It isn’t often I give up on a book, still less one that has arrive garlanded with praise, and which I’m predisposed to agree with. However, I can’t manage another word of Shoshana Zuboff’s Surveillance Capitalism: The Fight for a Human Future at the New Frontier of Power.

From what I’d gathered from early reviews, her argument is that Google and Facebook have become too big, deploy great power unaccountably, pose grave threats to democracy and accumulate for profit masses of data about all the individuals using their services. It’s rather hard to disagree with this, and indeed legislators and regulators around the world are gearing up to respond, albeit more slowly than would have been ideal. Only this month Germany’s Bundeskartellamt banned Facebook from connecting data about individuals from different sources, and India forbade Amazon to sell its own products on its platform. Those with powers to fine and to put people in prison are coming for the digital usurpers.

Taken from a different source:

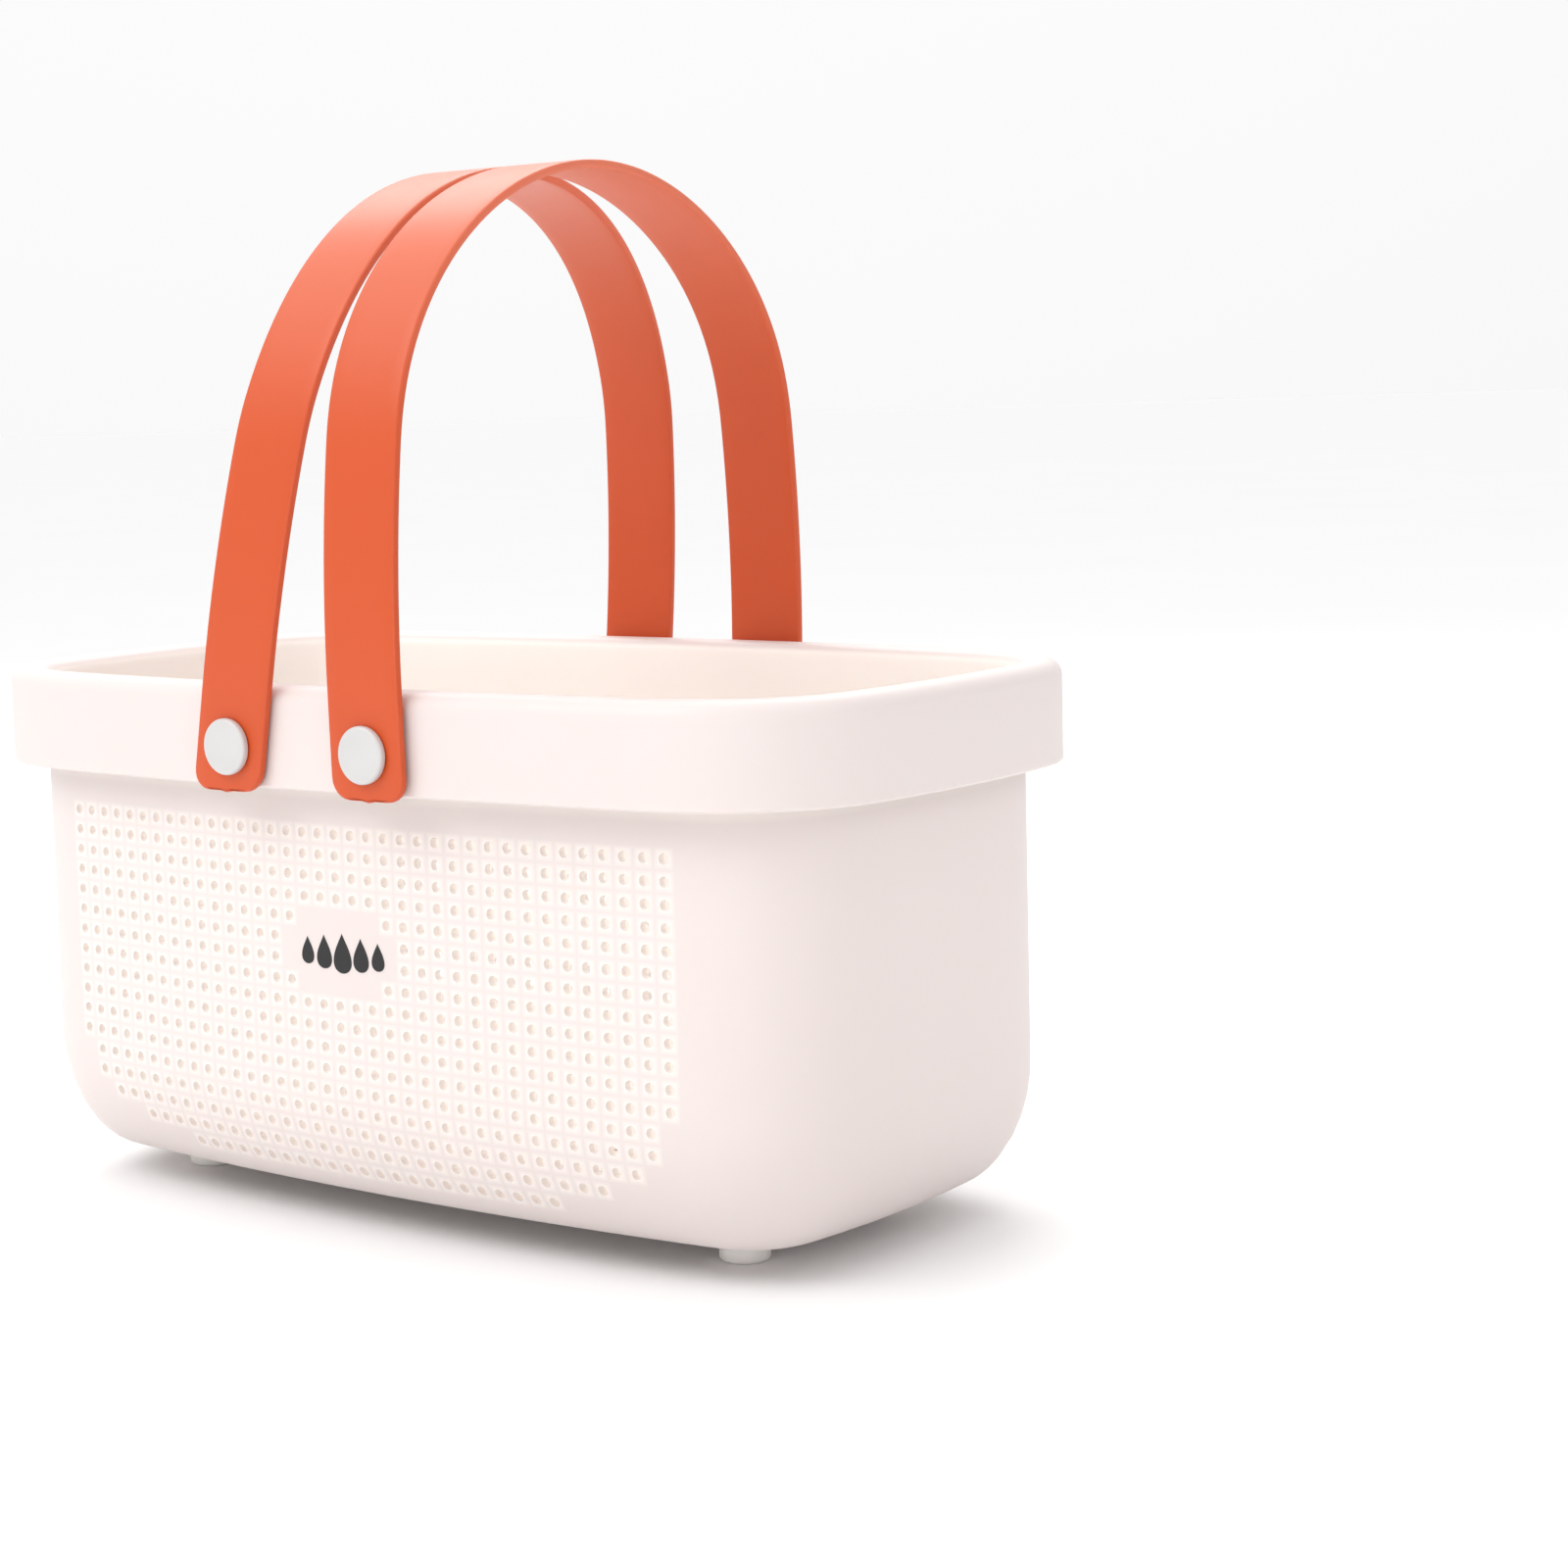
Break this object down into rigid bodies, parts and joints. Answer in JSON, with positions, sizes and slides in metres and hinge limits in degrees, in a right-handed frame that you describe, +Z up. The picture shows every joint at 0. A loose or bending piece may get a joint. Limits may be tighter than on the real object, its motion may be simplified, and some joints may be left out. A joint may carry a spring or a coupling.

Having read a few chapters, this is still what I take the argument to be. You just wouldn’t know it from the extraordinarily impenetrable language. For example:

“Surveillance capitalism rules by instrumentarian power through its materialization in Big Other, which, like the ancient tyrant, exists out of mankind while paradoxically assuming human shape.”

Or:

“As for the Spanish Data Protection Agency and the European Court of Justice, the passage of time is likely to reveal their achievements [with regard to the right to be forgotten] as stirring an early chapter in the longer story of our fight for a third modern that is first and foremost a human future, rooted in an inclusive democracy and committed to an individual’s right to effective life. Their message is carefully inscribed for our children to ponder: technological inevitability is as light as democracy is heavy, as temporary as the scent of rose petals and the taste of honey are enduring.” [italics hers]

There are over 500 pages of this, and it was too much when I found myself having to read everything several times to work out the meaning. What’s more, there are some analytical lacunae – no Bentham, no Foucault in a book about surveillance? And Zuboff clearly believes what the digital titans claim about the effectiveness of their data gathering in selling us; yet we’ve all had the experience of being followed by ads for the thing we just bought or being creeped out by evidence of such joining up in a way that will make us never shop at a certain outlet again. They have become conduits for alarming shifts in people’s beliefs and behaviour, for sure, but in an accidental way. I don’t know if it would be more or less scary if they were actually in control of the social trends they’ve unleashed.

Mine is a minority view, as all the reviews of the book I’ve seen have been almost adulatory. No doubt you should believe those who had more patience than me and read the whole damn thing.